Üçüncü yazımız, çoktandır yeniden aslına dönmüş ve egemen sınıfların aşağılık ve onursuz bir borazanı gibi davranmaya başlamış olan Perinçek ve ortaklarının, şovenist, gerici ve sınıf işbirlikçi çizgisini sergileyen bir yazı var. “Aydınlık’ın Güncel Konumu: şovenist Gericilik ve Sınıf İşbirliği Çizgisi” adlı bu yazıda, bu ihanet şebekesinin sözde antiemperyalizmi, kötü ünlü “Üç Dünya Teorisi”nin günümüzdeki versiyonu olan “Kuzey-Güney” teorisinin ışığında sergileniyor. Yazı, bağımsızlık ve antiemperyalizm görüntüsü altında Kürt ulusal hareketinde ve Türkiye sol hareketinde devrimci olan herşeye saldıran, onlara reformist teslimiyeti öğütleyen ve elikanlı Türk burjuva devlet aygıtını aklayan bu karşıdevrimci çetenin ipliğini bir kez daha pazara çıkarıyor.
Dördüncü yazımızda “Dünya Ekonomisinin Gelişme Eğilimi” değerlendiriliyor. Güncel gelişmenin yönünü göstermek için dünya ekonomisinin 1997’ye kadar olan durumu ve 1998’in ilk yarısındaki durumu ele alınıyor.

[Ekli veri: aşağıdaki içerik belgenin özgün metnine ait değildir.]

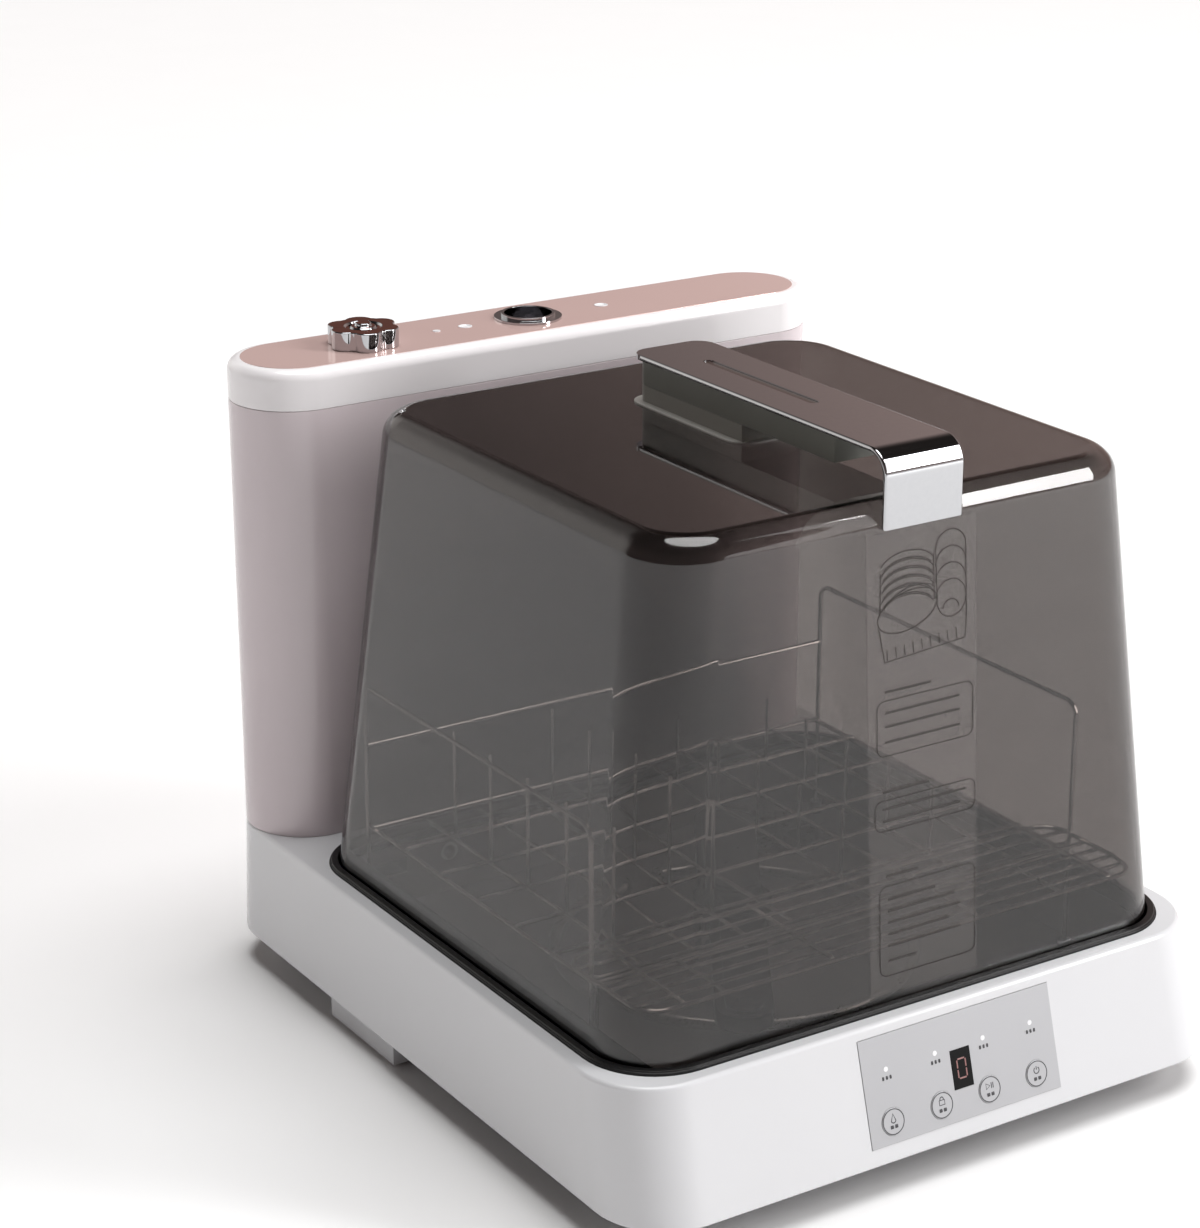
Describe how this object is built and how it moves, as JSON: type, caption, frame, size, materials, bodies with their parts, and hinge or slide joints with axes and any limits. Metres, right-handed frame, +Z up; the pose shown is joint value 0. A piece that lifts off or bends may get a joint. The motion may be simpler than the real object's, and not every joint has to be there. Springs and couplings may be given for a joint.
{
  "type": "countertop dishwasher",
  "caption": "Countertop dishwasher: smoked lift-off hood over a sloped white base, wire basket with spray arm, and a standing water tank behind.",
  "frame": {"origin": "centre of the footprint, on the worktop under the feet", "axes": "+Z up, +X to the right along the sloped front, +Y from the front to the water tank at the back"},
  "size_m": [0.426, 0.497, 0.419],
  "materials": {
    "white_plastic": "moulded, glossy white",
    "grey_plastic": "moulded, satin grey",
    "black_plastic": "moulded, satin black",
    "smoked_plastic": "clear smoked polycarbonate, polished",
    "rose_plate": "glossy rose trim plate",
    "silver_panel": "silver-grey panel film",
    "display_black": "black window",
    "chrome": "polished",
    "steel_wire": "bright stainless",
    "black_rubber": "matt",
    "natural_tank": "natural translucent",
    "guide_film": "clear film with grey outlines",
    "circuit_board": "solder-masked",
    "grip_plastic": "moulded, soft grey"
  },
  "bodies": {
    "base": {"base_shell": "white_plastic", "base_plate": "grey_plastic", "base_screws": "steel_wire", "rear_feet": "grey_plastic", "rubber_pads": "black_rubber", "front_feet": "black_rubber", "tub": "grey_plastic", "gasket": "black_rubber", "heater": "steel_wire", "spindle": "grey_plastic", "arm_cap": "black_plastic", "float_cage": "white_plastic", "wash_pump_volute": "white_plastic", "wash_pump_motor": "black_plastic", "suction_hose": "black_rubber", "pressure_hose": "black_rubber", "drain_pump": "black_plastic", "drain_hose": "black_rubber", "drain_outlet": "black_plastic", "power_inlet": "black_plastic", "power_board": "circuit_board", "front_panel": "silver_panel", "switches": "black_plastic", "lamp_pipes": "white_plastic", "display": "display_black", "control_board": "circuit_board", "column_shell": "white_plastic", "column_cover": "white_plastic", "top_plate": "rose_plate", "top_lamps": "rose_plate", "inner_tank": "natural_tank", "fill_ring": "chrome", "column_screws": "steel_wire", "fill_pump": "black_plastic", "fill_tube": "natural_tank", "fan_housing": "black_plastic", "air_duct": "grey_plastic"},
    "hood_lid": {"hood": "smoked_plastic", "handle_strip": "chrome", "handle_grip": "grip_plastic", "handle_plinth": "grip_plastic", "handle_screws": "steel_wire", "guide_film": "guide_film"},
    "dish_basket": {"basket": "steel_wire", "basket_frames": "steel_wire", "basket_tines": "steel_wire", "cutlery_shelf": "steel_wire", "basket_feet": "grey_plastic"},
    "filter": {"filter_cup": "steel_wire"},
    "wash_arm": {"spray_arm": "black_plastic"},
    "impeller": {"pump_impeller": "grey_plastic"},
    "dryer_fan": {"fan_rotor": "grey_plastic"},
    "float": {"sump_float": "black_plastic"},
    "tank_cap": {"filler_cap": "chrome"},
    "key_select": {"button_select": "silver_panel"},
    "key_lock": {"button_lock": "silver_panel"},
    "key_start": {"button_start": "silver_panel"},
    "key_power": {"button_power": "silver_panel"}
  },
  "joints": [
    {"name": "hood_lift", "type": "slide", "parent": "base", "child": "hood_lid", "axis": [0, 0, 1], "range_m": [0, 0.36]},
    {"name": "basket_lift", "type": "slide", "parent": "base", "child": "dish_basket", "axis": [0, 0, 1], "range_m": [0, 0.18]},
    {"name": "filter_lift", "type": "slide", "parent": "base", "child": "filter", "axis": [0, 0, 1], "range_m": [0, 0.072]},
    {"name": "wash_arm_spin", "type": "hinge", "parent": "base", "child": "wash_arm", "pos_m": [0, -0.0305, 0.08], "axis": [0, 0, 1], "continuous": true},
    {"name": "impeller_spin", "type": "hinge", "parent": "base", "child": "impeller", "pos_m": [0.06, 0.2045, 0.059], "axis": [1, 0, 0], "continuous": true},
    {"name": "dryer_fan_spin", "type": "hinge", "parent": "base", "child": "dryer_fan", "pos_m": [-0.15, 0.2085, 0.133], "axis": [0, 1, 0], "continuous": true},
    {"name": "float_rise", "type": "slide", "parent": "base", "child": "float", "axis": [0, 0, 1], "range_m": [0, 0.008]},
    {"name": "tank_cap_lift", "type": "slide", "parent": "base", "child": "tank_cap", "axis": [0, 0, 1], "range_m": [0, 0.06]},
    {"name": "key_select_press", "type": "slide", "parent": "base", "child": "key_select", "axis": [0, 0.9615, -0.2747], "range_m": [0, 0.0008], "stiffness_N_per_m": 600, "springref_m": -0.001},
    {"name": "key_lock_press", "type": "slide", "parent": "base", "child": "key_lock", "axis": [0, 0.9615, -0.2747], "range_m": [0, 0.0008], "stiffness_N_per_m": 600, "springref_m": -0.001},
    {"name": "key_start_press", "type": "slide", "parent": "base", "child": "key_start", "axis": [0, 0.9615, -0.2747], "range_m": [0, 0.0008], "stiffness_N_per_m": 600, "springref_m": -0.001},
    {"name": "key_power_press", "type": "slide", "parent": "base", "child": "key_power", "axis": [0, 0.9615, -0.2747], "range_m": [0, 0.0008], "stiffness_N_per_m": 600, "springref_m": -0.001}
  ],
  "couplings": [
    {"joint": "basket_lift", "follows": "hood_lift", "ratio": 0.5},
    {"joint": "filter_lift", "follows": "hood_lift", "ratio": 0.2}
  ]
}
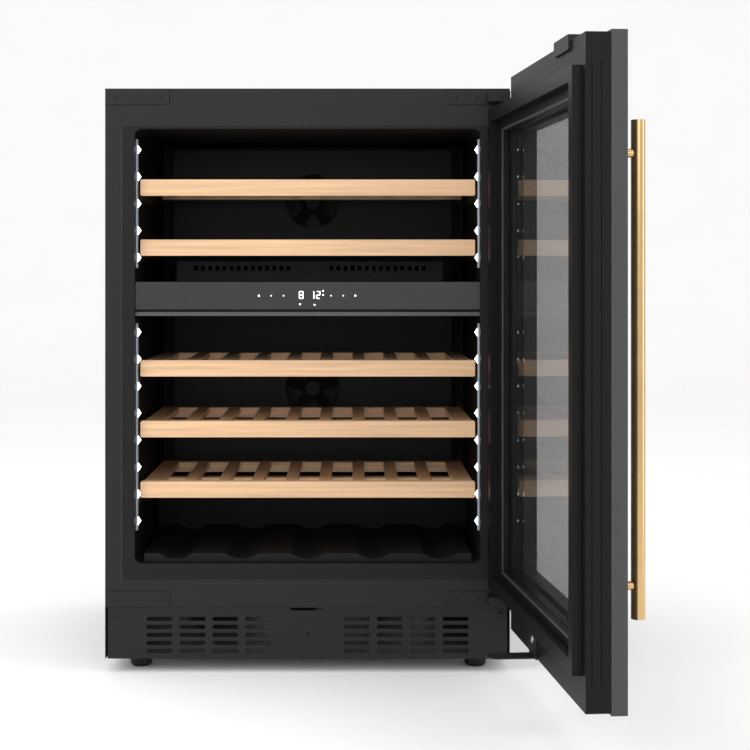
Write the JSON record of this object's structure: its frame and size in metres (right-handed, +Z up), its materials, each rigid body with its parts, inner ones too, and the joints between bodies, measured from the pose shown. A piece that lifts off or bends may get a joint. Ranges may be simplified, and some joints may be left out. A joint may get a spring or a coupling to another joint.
{
  "type": "wine cooler",
  "caption": "Built-in dual-zone wine cooler with a framed glass door, bar handle, slide-out beech shelves and a vented base grille.",
  "frame": {"origin": "centre of the underside of the base pan, at half the cabinet depth", "axes": "+Z up, -Y towards the front of the cabinet, +X to the right seen from the front (hinge side)"},
  "size_m": [0.6968, 1.141, 0.855],
  "materials": {
    "aluminium_fins": "satin",
    "beech": "satin",
    "black_plastic": "matt",
    "brass": "polished",
    "cabinet_paint": "matt",
    "circuit_board": "matt",
    "door_paint": "matt",
    "fascia_gloss": "gloss",
    "foam": "matt",
    "galvanised_steel": "dull",
    "gasket_rubber": "matt",
    "glass": "clear",
    "hinge_iron": "matt",
    "light_diffuser": "satin",
    "liner_plastic": "satin",
    "plated_steel": "satin",
    "trim_grey": "satin"
  },
  "bodies": {
    "cabinet": {"air_outlet_housing": "black_plastic", "base_pan": "galvanised_steel", "bottle_tray": "liner_plastic", "compressor": "cabinet_paint", "condenser": "aluminium_fins", "condenser_fan_shroud": "black_plastic", "control_box": "black_plastic", "control_fascia": "fascia_gloss", "display_board": "circuit_board", "divider_trim": "trim_grey", "drip_tray": "black_plastic", "evaporator_lower": "aluminium_fins", "evaporator_upper": "aluminium_fins", "foot_front_left": "black_plastic", "foot_front_right": "black_plastic", "foot_rear_left": "black_plastic", "foot_rear_right": "black_plastic", "front_bottom_rail": "cabinet_paint", "front_grille": "cabinet_paint", "front_top_rail": "cabinet_paint", "hinge_arm_lower": "hinge_iron", "hinge_arm_upper": "hinge_iron", "hinge_hole_cover_lower": "cabinet_paint", "hinge_hole_cover_upper": "cabinet_paint", "inner_liner": "liner_plastic", "insulation_foam": "foam", "led_strip_lower_left": "light_diffuser", "led_strip_lower_right": "light_diffuser", "led_strip_upper_left": "light_diffuser", "led_strip_upper_right": "light_diffuser", "rear_duct_cover_lower": "black_plastic", "rear_duct_cover_upper": "black_plastic", "rear_machine_cover": "galvanised_steel", "rear_panel": "galvanised_steel", "side_panel_left": "cabinet_paint", "side_panel_right": "cabinet_paint", "top_panel": "cabinet_paint", "zone_divider": "liner_plastic"},
    "door": {"door_front_plate": "door_paint", "door_gasket": "gasket_rubber", "door_handle": "brass", "door_inner_frame": "cabinet_paint", "glass_inner": "glass", "glass_outer": "glass", "glass_spacer": "aluminium_fins", "latch_tongue": "plated_steel"},
    "shelf_1": {"shelf_front_1": "beech", "shelf_rack_1": "beech"},
    "shelf_2": {"shelf_front_2": "beech", "shelf_rack_2": "beech"},
    "shelf_3": {"shelf_front_3": "beech", "shelf_rack_3": "beech"},
    "shelf_4": {"shelf_front_4": "beech", "shelf_rack_4": "beech"},
    "shelf_5": {"shelf_front_5": "beech", "shelf_rack_5": "beech"},
    "fan_upper": {"evaporator_fan_upper": "black_plastic"},
    "fan_lower": {"evaporator_fan_lower": "black_plastic"},
    "fan_condenser": {"condenser_fan": "black_plastic"},
    "lock": {"lock_cylinder": "plated_steel"}
  },
  "joints": [
    {"name": "door_hinge", "type": "hinge", "parent": "cabinet", "child": "door", "pos_m": [0.282, -0.285, 0.45], "axis": [0, 0, 1], "range_deg": [-95, 15]},
    {"name": "shelf_slide_1", "type": "slide", "parent": "cabinet", "child": "shelf_1", "axis": [0, -1, 0], "range_m": [0, 0.24]},
    {"name": "shelf_slide_2", "type": "slide", "parent": "cabinet", "child": "shelf_2", "axis": [0, -1, 0], "range_m": [0, 0.24]},
    {"name": "shelf_slide_3", "type": "slide", "parent": "cabinet", "child": "shelf_3", "axis": [0, -1, 0], "range_m": [0, 0.24]},
    {"name": "shelf_slide_4", "type": "slide", "parent": "cabinet", "child": "shelf_4", "axis": [0, -1, 0], "range_m": [0, 0.24]},
    {"name": "shelf_slide_5", "type": "slide", "parent": "cabinet", "child": "shelf_5", "axis": [0, -1, 0], "range_m": [0, 0.24]},
    {"name": "evaporator_fan_spin_upper", "type": "hinge", "parent": "cabinet", "child": "fan_upper", "pos_m": [0, 0.0925, 0.68], "axis": [0, 1, 0], "continuous": true},
    {"name": "evaporator_fan_spin_lower", "type": "hinge", "parent": "cabinet", "child": "fan_lower", "pos_m": [0, 0.0925, 0.37], "axis": [0, 1, 0], "continuous": true},
    {"name": "condenser_fan_spin", "type": "hinge", "parent": "cabinet", "child": "fan_condenser", "pos_m": [0.095, 0.1575, 0.079], "axis": [0, 1, 0], "continuous": true},
    {"name": "lock_turn", "type": "hinge", "parent": "cabinet", "child": "lock", "pos_m": [0, -0.2475, 0.035], "axis": [0, 1, 0], "range_deg": [0, 90]}
  ]
}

Rusya’da patlak veren mali krizin nedenleri ve dünya ekonomisinin yeni bir fazla üretim krizine doğru geliştiği sonucuna varan yazıda, firma birleşmelerinin önemi/boyutu ve yapısal krizin anlamı üzerinde duruluyor ve bu krizin kronikleşmiş olduğu tespiti yapılıyor.
Beşinci yazımız bir belge. Bu belge, MLKP temsilcisinin Kasım 1996’da Moskova’da yapılan ve “Çağdaş Komünist Doktrinin Geliştirilmesi Uluslararası Merkezi” tarafından düzenlenen seminere sunduğu İngilizce metnin çevirisi. Eski Sovyetler Birliği’nden ve diğer ülkelerden çok sayıda komünist, devrimci ve ilerici parti, örgüt ve çevrenin katıldığı bu seminere sunulan yazı, Türkiye komünist hareketinin durumunu ve karşı karşıya bulunduğu sorunların bir özetini sunmanın yanısıra, Rusya devrimci hareketine ve işçi sınıfıyla tekniksel entellijentsiya arasındaki benzerlik ve farklılıklara ilişkin bazı gözlemleri içermekte.
Altıncı yazımızda marksist-leninist politik ekonominin sorunları ana başlığı altında ele aldığımız konulardan ”Türkiye Ekonomisinde Toplumsal Toplam Ürün ve Ulusal Gelir Hesaplamalarının ikici (son) bölümü yer alıyor. Bu bölümde Türkiye’de 19231992 dönemin toplumsal toplam ürün hesaplamasını yapıyoruz.
“Tarih Bilinci” köşemizde bu kez Türkiye Halk İştirakiyyun Fırkası (Türkiye Halk Komünist Partisi) ile ilgili bir belge yayımlıyoruz. Rusya Komünist Partisi (B), Kemalistlerin 1920 sonu ve 1921 başında yalnızca M. Suphi TKP’sine ve genel olarak halka ve devrimci güçlere saldırısından nasibini almış olan THİF’nı, Kurtuluş Savaşı Anadolusu’nda boy veren ve köylü sosyalizmi çizgisini aşamamış olan bir örgüt olarak değerlendiriyordu. Bu belgenin, kendi tarihini bilmesi gerektiğinin bilincinde olan bütün devrimcilerin ilgisini çekeceğini umuyoruz.